Tornado warned supercell on the NE/SD border north of Spencer. It's dropping baseballs at this time. I sat in this very spot, 2 miles nw of Spencer NE, for at least 30 minutes.

You can see the storm I've been on in the upper right of this radar grab and the new convection near O'Neill to the south. I'm on my way south to O'Neill at this time.

Now there are three due to the left split off the O'Neill storm. The split flies northeast into the storm I was on. I beat the core of this split, but just barely. I also beat the core of the O'Neill storm, but it was even closer.

I'm now driving southeast of O'Neill not knowing what the O'Neill storm wanted to do yet, as it just formed. Notice the split has now merged with the storm I had just left.

I beat a nasty core with the O'Neill storm. It was dropping baseballs the second it went up it seemed. I had no idea which way it was to move, and had to assume se like the north one...wrong. 1 hour later I get back closer to it, after messing around on gravel roads in no mans land.

Convection south of it was concerning me. But looking back at the O'Neill storm you could see it was a flat out bomb of an updraft. The winds aloft were not supposed to be very strong this far south but it really didn't matter when it started to ride this boundary ssw.

This is now much later, after my 'road trip' through the sandhills. This is the new updraft just south of the big O'Neill storm. The north storm was really looking good yet, with a ground dragging tail cloud. The views flat out sucked during that hour or so drive to get back west and south. I should have went south in O'Neill, but ah well. When I get to this view I have lost all views of the northern storm. It was really close to this storm and they basically merge here.

You can see the very first storm is now gone and the O'Neill one is growing, as it's latched onto this boundary.

See this tiny hook to the south here? That is the new tower which produces the Bartlett tornado. The O'Neill storm is merging with it as this happens.

This is just north of Bartlett on highway 81, south of where it meets highway 70, looking wnw. This new southern updraft basically eats the storm north of it. Well I guess you could say it chokes the north one off and the precip cooled air from the north helps enforce this e-w boundary on the new storm. Somewhere around this time frame the storm tops are reaching 65,000 to 70,000 feet.

It is nice to chase somthing that is barely moving.

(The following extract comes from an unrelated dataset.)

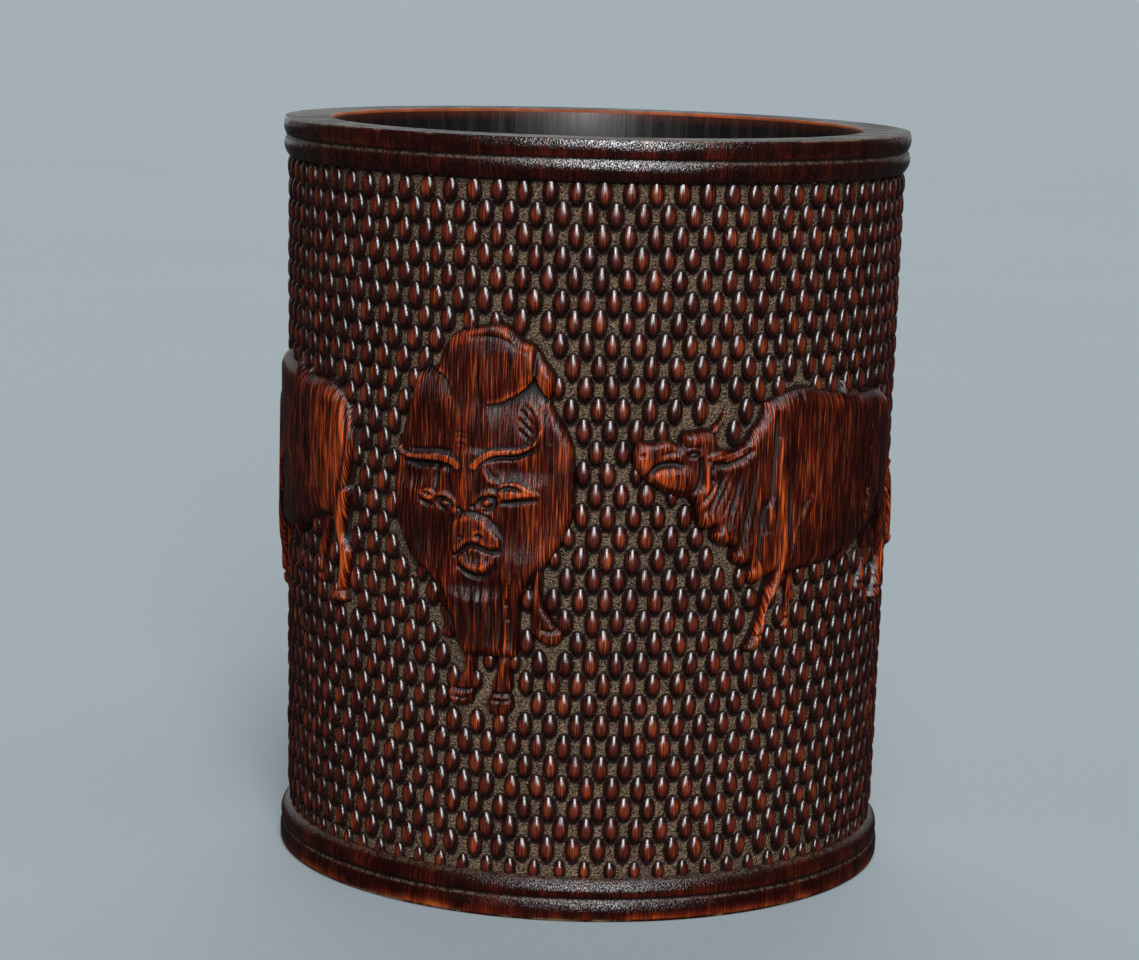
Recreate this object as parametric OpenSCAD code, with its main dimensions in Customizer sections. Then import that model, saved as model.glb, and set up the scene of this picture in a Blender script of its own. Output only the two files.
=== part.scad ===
// Carved bamboo brush pot: a culm cut to length, carved outside, bored inside and closed by an inset board.
// The origin is the centre of the foot's resting plane, +Z is up and -Y is the front.

/* [Pot] */
// Height of the pot
pot_h = 176; // [150:1:200]
// Radius over the lip's beads
lip_r = 75; // [73:0.5:80]
// Radius over the foot's beads
foot_r = 73.8; // [73:0.1:80]
// Radius of the bore
bore_r = 63.2; // [60:0.1:64]

/* [Mouldings] */
// Height of the lip's moulded band
lip_band_h = 9.6; // [8:0.1:12]
// Height of the foot's moulded band
foot_band_h = 9.6; // [8:0.1:12]
// How far the beads along the lip's and the foot's edges bulge
edge_bulge = 0.6; // [0.4:0.1:0.8]
// How far the beads next to the carved ground bulge
inner_bulge = 0.95; // [0.5:0.05:1.2]
// Depth of the carved ground below the lip's beads
lip_sink = 2.7; // [2:0.1:3]
// Depth of the carved ground below the foot's beads
foot_sink = 3.4; // [2:0.1:3.5]

/* [Base] */
// Thickness of the base board
board_t = 7; // [5:0.5:9]
// Height of the board's underside above the resting plane
board_recess = 1.5; // [1:0.1:3]
// Radius of the rebate that the board sits in
rebate_r = 67.1; // [66.6:0.1:67.5]
// Gap between the board's edge and the rebate
board_gap = 0.1; // [0.1:0.05:0.2]
// Diameter of a base pin
pin_d = 2; // [1.6:0.1:2.2]
// Number of base pins
pin_count = 6; // [4:1:8]
// Length of a base pin
pin_l = 15; // [12:1:20]

/* [Hidden] */
$fn = 96;

lip_arris = 0.8;        // radius of the lip's inner edge
edge_break = 0.4;       // small chamfers on the foot and the board
band_step = 0.3;        // height over which a band drops to the ground
lip_groove = 0.54;      // where the lip band's groove runs, as a share of its height
foot_groove = 0.55;     // where the foot band's groove runs, as a share of its height
edge_in = 0.45;         // how far the lip's and the foot's edges lie inside the widest bead
groove_in = 0.75;       // how far the grooves between beads lie inside the widest bead
lip_root = 1.6;         // how far the lip's lower bead has shrunk where it meets the ground
foot_root = 1.9;        // how far the foot's upper bead has shrunk where it meets the ground
through = 1;            // how far a drilled hole starts outside the solid it goes into
skin_sink = 0.6;        // how far the raised figures' faces lie under the beads
relief_root = 2;        // how far the figures reach down inside the wall
board_top = board_recess + board_t;
pin_ring_r = (bore_r + rebate_r) / 2;
lip_ground_r = lip_r - lip_sink;
foot_ground_r = foot_r - foot_sink;
ground_top = pot_h - lip_band_h;

// The figures lie on the unrolled wall: arc length to the right of the front, and height over the hooves.
unroll_r = 74;          // radius at which arc lengths are measured
front_hoof_z = 46.6;
side_hoof_z = 60;

// An arc from point a to point b that bulges by s to the left of the way there.
function bulge(a, b, s, n = 12) =
    let (d = b - a, c = norm(d), r = c * c / (8 * s) + s / 2, half = asin(c / 2 / r),
         side = [-d.y, d.x] / c, mid = (a + b) / 2 - side * (r - s))
    [for (i = [0:n]) let (t = half * (2 * i / n - 1)) mid + (side * cos(t) + d / c * sin(t)) * r];

// Catmull-Rom curve through a closed ring of points.
function ring(p, n = 3) =
    [for (i = [0:len(p) - 1], k = [0:n - 1])
        let (m = len(p), a = p[(i + m - 1) % m], b = p[i], c = p[(i + 1) % m], d = p[(i + 2) % m],
             t = k / n)
        (2 * b + (c - a) * t + (2 * a - 5 * b + 4 * c - d) * t * t
         + (3 * b - a - 3 * c + d) * t * t * t) / 2];

// Half section of the wall: foot, carved ground, lip and bore.
function wall_section() =
    let (foot_edge = foot_r - edge_in,
         foot_split = [foot_r - groove_in, foot_band_h * foot_groove],
         lip_split = [lip_r - groove_in, ground_top + lip_band_h * lip_groove])
    concat(
        [[rebate_r, 0], [foot_edge - edge_break, 0]],
        bulge([foot_edge, edge_break], foot_split, -edge_bulge),
        bulge(foot_split, [foot_r - foot_root, foot_band_h], -inner_bulge),
        [[foot_ground_r, foot_band_h + band_step], [lip_ground_r, ground_top - band_step]],
        bulge([lip_r - lip_root, ground_top], lip_split, -inner_bulge),
        bulge(lip_split, [lip_r - edge_in, pot_h], -edge_bulge),
        [for (t = [0:15:90])
            [bore_r + lip_arris * (1 - sin(t)), pot_h - lip_arris * (1 - cos(t))]],
        [[bore_r, board_top], [rebate_r, board_top]]);

// Head-on ox, about the middle of its chest.
front_ox = [
    [-5, 86.4], [0.4, 87.7], [3, 88.6], [6.6, 87.8], [9.2, 85.4], [12.5, 83.9], [15, 80.5], [17, 78],
    [17.7, 76.2], [17.4, 74], [16.4, 71.9], [18, 68.5], [19.7, 66], [21, 63.5], [22, 59.6], [22.4, 50.4],
    [21.5, 44.1], [19.2, 38.9], [16, 34.3], [13.3, 31.5], [10.8, 27.5], [10.3, 23], [10, 17], [9.6, 13.2],
    [5, 12.8], [0, 13], [-2.8, 12.8], [-4.6, 15.2], [-6, 19], [-6.9, 21], [-9.7, 24.2], [-10.3, 27.3],
    [-12.8, 30.3], [-14.8, 31.5], [-17.7, 34.2], [-20.6, 39.8], [-22.1, 44.4], [-22.6, 50.4], [-21.7, 56.4],
    [-20.5, 60], [-20.1, 63], [-19, 67], [-17.8, 70.5], [-17, 73.5], [-16, 76], [-14, 77.2], [-11.2, 78],
    [-10.4, 80], [-9.2, 82.5], [-7.5, 85]];
front_legs = [
    [[-3.2, 15.5], [-3, 10.7], [-3.8, 8.6], [-5.1, 6.6], [-6.7, 5.2], [-7.1, 3.9], [-6.6, 2.1], [-5.1, 1.3],
     [-3.8, 1], [-2.2, 1.4], [-0.7, 2.6], [-0.3, 4.5], [-0.5, 6.3], [-0.2, 8.5], [-0.3, 15.5]],
    [[5.2, 15.5], [5.1, 10.3], [4.2, 7.9], [3.7, 6], [3.8, 4.8], [2.9, 3.4], [2.7, 1.6], [3.3, 0.3],
     [4.8, -0.4], [6.9, -0.5], [8.3, 0.4], [9.1, 2], [9, 3.9], [8.4, 5.2], [9, 6.5], [8.7, 8.7], [8.4, 11],
     [9, 15.5]],
    [[15.2, 35.5], [13, 33.5], [12.7, 24.4], [12.8, 20.5], [13.6, 18.5], [14.9, 17.3], [16.4, 16.4],
     [18, 16.2], [19.8, 17.2], [20.5, 18.9], [20.3, 20], [18.7, 21.2], [17.2, 23.3], [15.9, 25.3],
     [15.4, 27.6], [15.3, 30.2]]];

// Ox seen from the side and facing left, in overlapping pieces about the middle of its back.
fore_body = [
    [-14, 55], [-10.2, 58.8], [-6.4, 60.3], [-2.1, 61], [2.1, 60.4], [8.6, 59.2], [15.7, 58.3], [20, 56],
    [20, 24], [12, 20], [5, 18.9], [-1, 18.3], [-5, 18], [-8, 19], [-13, 30]];
rear_body = [
    [12, 58.6], [15.7, 58.3], [22.9, 57.9], [28.6, 58.1], [33.6, 57], [37.5, 54.5], [40, 50.5], [41, 45],
    [40.5, 39], [39, 33], [37, 27], [31, 26], [25, 24.5], [21, 22.3], [17, 21], [12, 20]];
side_legs = [
    [[-13, 27], [-10, 19.5], [-11.6, 14.3], [-13, 8.5], [-14.7, 4.5], [-16.4, 1.8], [-14.5, 0.7], [-12, 2],
     [-11.1, 5], [-10.5, 10.6], [-7.8, 15], [-6.4, 19], [-5, 27]],
    [[-5, 20], [-4.2, 13], [-4.8, 8], [-6, 6], [-4.5, 5], [-2.7, 5.6], [-2.8, 10], [-2.2, 20]],
    [[33, 30], [35.5, 22], [36.5, 17], [35.5, 11], [33.5, 7.5], [35, 6.4], [38.5, 7], [38, 9.5], [39.5, 14],
     [40.5, 19], [38.5, 22], [38.5, 26], [40, 34]],
    [[24, 27], [27, 20], [26, 14], [24.8, 10.8], [26.2, 9.6], [28.6, 10.2], [28.6, 15], [30, 20], [31, 27]]];
raised_head = [
    [-45.4, 46.4], [-44.8, 48.8], [-43.4, 50], [-40.7, 49.7], [-37.1, 50.4], [-34.8, 49.2], [-33.7, 51.8],
    [-30.7, 52.2], [-26.8, 52.3], [-25.2, 50.4], [-24.6, 48.4], [-21.5, 47.4], [-18.6, 49], [-16.4, 51.8],
    [-14.3, 54.3], [-12.5, 57], [-10.2, 58.6], [-6, 57], [-4, 40], [-7, 21], [-11.8, 17.6], [-14.2, 16.2],
    [-16, 17.2], [-16.8, 19], [-16.3, 20.8], [-18.6, 21], [-20.4, 22.1], [-21, 23.7], [-20.5, 25.2],
    [-23.3, 25.8], [-25.3, 26.8], [-26.1, 28.4], [-25.6, 29.9], [-27.6, 29.4], [-29.4, 30.8], [-30, 32.8],
    [-30.6, 35], [-31.8, 36.8], [-34.4, 37.2], [-37.9, 38.2], [-40.4, 40], [-42.9, 41.5], [-44.8, 43.8]];
raised_horn = [
    [-27.1, 52], [-25.4, 53.6], [-24, 55.6], [-23.1, 57.2], [-23.5, 54.9], [-24.6, 52.6], [-25.8, 51]];
lowered_head = [
    [-10.2, 58.6], [-14, 56.5], [-19, 52], [-24, 46], [-28, 41.5], [-31.5, 39.5], [-34.5, 36], [-37.5, 30],
    [-40, 23.5], [-41.6, 18.5], [-41, 15.2], [-38.4, 14], [-36, 16], [-34, 20], [-31.5, 24], [-28.6, 26],
    [-26, 27.5], [-23, 24.5], [-19, 21], [-15, 18], [-8, 21], [-4, 40], [-6, 57]];
lowered_horn = [
    [-31.5, 39.5], [-34.5, 41.5], [-36.2, 44.4], [-35.8, 46.6], [-33.8, 44.5], [-31.8, 42.4], [-29.5, 40.9]];

// Arc position of each ox from the front, and for the side views the head and the way they face.
front_spot = -25;
side_spots = [[55, "raised", 1], [157, "lowered", 1], [260, "raised", -1], [-102, "lowered", 1]];

// One raised shape: its outline stands square to the wall at the outline's own middle.
module raised(outline, spot, base_z, facing = 1) {
    arcs = [for (p = outline) p.x * facing];
    middle = (min(arcs) + max(arcs)) / 2;
    turn = (spot + middle) / unroll_r * 180 / PI;
    flat = [for (p = ring(outline))
        [unroll_r * sin((p.x * facing - middle) / unroll_r * 180 / PI), p.y + base_z]];
    rotate([90, 0, turn])
        translate([0, 0, foot_ground_r - relief_root])
            linear_extrude(lip_r - foot_ground_r + relief_root)
                polygon(flat);
}

module head_on_ox() {
    for (outline = concat([front_ox], front_legs))
        raised(outline, front_spot, front_hoof_z);
}

module side_ox(spot, head, facing) {
    head_shapes = head == "raised" ? [raised_head, raised_horn] : [lowered_head, lowered_horn];
    for (outline = concat([fore_body, rear_body], side_legs, head_shapes))
        raised(outline, spot, side_hoof_z, facing);
}

// The culm's own skin, which the faces of the figures are left from.
module culm_skin() {
    rotate_extrude()
        polygon([[foot_ground_r - relief_root, foot_band_h], [foot_r - skin_sink, foot_band_h],
                 [lip_r - skin_sink, ground_top], [foot_ground_r - relief_root, ground_top]]);
}

module pin_places() {
    for (i = [0:pin_count - 1])
        rotate([0, 0, (i + 0.5) * 360 / pin_count])
            translate([pin_ring_r, 0, 0])
                children();
}

module bamboo_wall() {
    color("#54200f")
        difference() {
            union() {
                rotate_extrude() polygon(wall_section());
                intersection() {
                    culm_skin();
                    union() {
                        head_on_ox();
                        for (s = side_spots) side_ox(s[0], s[1], s[2]);
                    }
                }
            }
            pin_places()
                translate([0, 0, board_recess - through])
                    cylinder(d = pin_d, h = pin_l + through);
        }
}

module base_board() {
    r = rebate_r - board_gap;
    color("#3a1a10")
        difference() {
            rotate_extrude()
                polygon([[0, board_recess], [r - edge_break, board_recess], [r, board_recess + edge_break],
                         [r, board_top], [0, board_top]]);
            pin_places()
                translate([0, 0, board_recess - through])
                    cylinder(d = pin_d, h = board_t + 2 * through);
        }
}

module base_pins() {
    color("#c79a5b")
        pin_places()
            translate([0, 0, board_recess])
                cylinder(d = pin_d, h = pin_l);
}

bamboo_wall();
base_board();
base_pins();
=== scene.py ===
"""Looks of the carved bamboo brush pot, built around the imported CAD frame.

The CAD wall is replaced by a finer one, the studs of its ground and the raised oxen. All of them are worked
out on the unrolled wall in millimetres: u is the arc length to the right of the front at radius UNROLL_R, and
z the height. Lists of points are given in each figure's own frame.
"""
import math
from functools import cached_property, partialmethod

import bpy
import numpy as np
from mathutils import Matrix, Vector


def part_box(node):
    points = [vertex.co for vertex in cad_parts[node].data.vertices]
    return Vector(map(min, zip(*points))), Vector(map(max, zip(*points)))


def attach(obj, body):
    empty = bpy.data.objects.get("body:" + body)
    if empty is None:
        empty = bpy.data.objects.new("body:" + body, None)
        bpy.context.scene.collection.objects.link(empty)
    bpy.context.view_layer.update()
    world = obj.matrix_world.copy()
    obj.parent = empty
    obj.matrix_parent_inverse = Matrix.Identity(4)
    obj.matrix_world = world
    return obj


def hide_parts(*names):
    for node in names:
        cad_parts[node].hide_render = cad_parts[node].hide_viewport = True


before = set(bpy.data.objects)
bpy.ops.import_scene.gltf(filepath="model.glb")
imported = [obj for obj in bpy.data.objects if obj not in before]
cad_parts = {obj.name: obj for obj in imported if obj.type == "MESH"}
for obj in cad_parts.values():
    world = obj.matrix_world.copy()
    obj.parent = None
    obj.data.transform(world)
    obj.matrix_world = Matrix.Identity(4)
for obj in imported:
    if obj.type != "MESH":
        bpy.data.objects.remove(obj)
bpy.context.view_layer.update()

MM = 0.001
wall_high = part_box("bamboo_wall")[1]
board_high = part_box("base_board")[1]

# ---------------------------------------------------------------- sizes, in millimetres
POT_H = wall_high.z / MM
LIP_R = wall_high.x / MM
FOOT_R = LIP_R - 1.2
BORE_R = 63.2
REBATE_R = board_high.x / MM + 0.1
SHOULDER_Z = board_high.z / MM
ARRIS = 0.8              # rounding of the lip's inner edge
UNROLL_R = 74.0
AROUND = 2 * math.pi * UNROLL_R
WALL_COLUMNS = 480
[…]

The time on the radar grab is 7:06.

This is easily the best backlit tornado I've ever seen. Going to use a few video captures here.

I think this was the first dust whirl. This is all shot from that one spot just south of 70 on 81.

Just look how big this was on radar now!

Most of these stills are at 18mm. Look how rounded the storm is with the wall of inflow stretching east of it. This e-w inflow area was crazy. It was this tall inflow mass running east of the storm. It was really a convective beaver tail.

A snaky tornado forms rapidly. I have some pretty cool video of this from a more zoomed in perspective.

Velocity at 7:06, same time as the above radar grab. This is not very close to the radar and the lowest I could get was at about 14,000 feet.

Most of its life was in this state.

Cool lower vortex structure.

It starts to widen as I finally get some precip at my location. It was in this location just west like this for over 5 minutes, almost not moving at all.

I leave after the rain kicks in and it turns into this very wide barrel. It is now moving a bit quicker and to the ssw or even sw. Somewhere in here it does take out 2 houses.

Same time frame as the above image. This storm was now amazingly large and has formed a strong infow tail pointint to the se.

The tornado is likely still wrapped in there to the right of center. I turn west right about here and think I have a closer south option. The south option was not paved so I could either go back east into the rain-wrapped whatever or go further west.

These two frames here are at the same time, 7:35. I can still only get down to around 14,000 feet but look at where the couplet is. It is very much surrounded by precip. This is at the same time that it was turning into the wedge and wrapping rain around itself.

I am pretty certain this is after I am south of it and going west. The weak couplet on the far left side of the image is likely the new tornado. It was getting interesting when I went west. I had put myself infront of the tornado in hopes to quickly drop south when I then see the new tornado to my west.

Time: 7:39

Time: 7:39

This tornado develops to my west and was going on at the same time as the large tornado, which was north of me now.

I'm now se of North Loup, and what a monster. It stopped its ssw direction and turns s, then se, then east now. I was not on it for a while wihle trying to change my course. I'm on it here and it was now racing se. I was doing 70 mph after I found the se highway and it was trying to pass me overhead.

Looking north as I have a chance to pull over finally.

Here is the view west from the same location. My stop here didn't last very long as it raced se.

And to top it off, this was convering the entire sky.

NE usually has one of these southward moving supercells in July. It is hard to know which day it'll happen though. The conditions often don't seem very supportive but a storm goes and anchors on a n-s boundary and helps itself out shear wise. This storm only had 15-20 knots of westerly flow at 500mb. Had it not road this boundary ssw I imagine it would have never done all that it did.